The Delightful Weirdness of ‘The Great Muppet Caper’

2016 was a very, very bad year no matter how you slice it. In tough times, comedy is often a form of escape that people turn to when they need comforting. With that in mind, we asked our contributors to pick the one piece of comedy in any form that they turn to when they really need cheering up. We’ll be sharing their choices throughout the week in a package we’re calling “The Best Medicine.”

2016 has been a hard year. As someone who has struggled with depression for much of my life, I’ve had to develop habits and ways to cope. The result is that I have a short list of things to read and watch and listen to that help. One I came back to recently is The Great Muppet Caper. The 1981 film isn’t the best muppet movie – that would be 1979’s The Muppet Movie – but to my mind it’s the funniest and weirdest. From the opening credits, which feature Kermit, Fozzie and Gonzo in a hot air balloon, to the bizarre and hilarious cameo by Peter Falk, to the fact that Charles Grodin and Diana Rigg play siblings (this is a movie where Kermit and Fozzie are twins, so it seems pretty normal), it’s just completely out there. There are songs by Joe Raposo, a cameo by John Cleese that only really made sense to me as an adult, and a plot involving models who moonlight as jewel thieves – it’s goofy fun. Which is not to say that there’s nothing serious. After The Happiness Hotel, every hostel I’ve ever stayed at seems luxurious by comparison, and postmodernism comes pretty easily after watching the Muppets repeatedly break the fourth wall.
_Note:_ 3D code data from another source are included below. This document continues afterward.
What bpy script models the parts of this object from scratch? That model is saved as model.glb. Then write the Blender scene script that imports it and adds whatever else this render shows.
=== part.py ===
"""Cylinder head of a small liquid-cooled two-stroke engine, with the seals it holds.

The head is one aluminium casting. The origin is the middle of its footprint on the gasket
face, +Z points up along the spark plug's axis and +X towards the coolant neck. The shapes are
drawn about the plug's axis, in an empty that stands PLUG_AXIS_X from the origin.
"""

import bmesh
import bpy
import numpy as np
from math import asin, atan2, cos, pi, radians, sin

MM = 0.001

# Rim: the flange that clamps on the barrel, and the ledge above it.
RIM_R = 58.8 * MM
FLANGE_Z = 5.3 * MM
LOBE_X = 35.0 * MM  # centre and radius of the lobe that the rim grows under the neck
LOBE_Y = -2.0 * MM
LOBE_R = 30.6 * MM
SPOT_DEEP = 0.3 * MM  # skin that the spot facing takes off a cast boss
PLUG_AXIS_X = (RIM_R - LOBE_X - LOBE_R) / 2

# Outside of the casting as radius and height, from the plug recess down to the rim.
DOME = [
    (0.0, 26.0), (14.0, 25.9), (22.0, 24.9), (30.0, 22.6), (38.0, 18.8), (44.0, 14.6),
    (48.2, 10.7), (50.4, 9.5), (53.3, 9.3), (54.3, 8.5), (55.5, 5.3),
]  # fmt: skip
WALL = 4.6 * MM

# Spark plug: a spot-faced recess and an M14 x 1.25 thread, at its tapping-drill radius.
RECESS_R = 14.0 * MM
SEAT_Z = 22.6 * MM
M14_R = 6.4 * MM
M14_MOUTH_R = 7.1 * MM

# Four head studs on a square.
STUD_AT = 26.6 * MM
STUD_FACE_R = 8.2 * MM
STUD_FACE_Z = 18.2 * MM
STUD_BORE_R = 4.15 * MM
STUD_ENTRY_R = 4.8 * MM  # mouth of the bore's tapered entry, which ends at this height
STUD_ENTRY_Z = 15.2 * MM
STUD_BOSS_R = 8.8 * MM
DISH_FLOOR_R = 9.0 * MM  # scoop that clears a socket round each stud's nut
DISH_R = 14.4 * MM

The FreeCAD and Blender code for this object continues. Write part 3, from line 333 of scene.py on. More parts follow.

This is a movie my brother and I quoted nonstop through childhood (“Are bears allowed in those fountains?” “What color are their hands now?” “Maybe we could jump part way?”) and even today it makes me laugh. Maybe because it might be about crime and danger, about the need to do what’s right even when it’s not easy – but that doesn’t mean that life isn’t fun and that what really matters is getting to do it with your friends.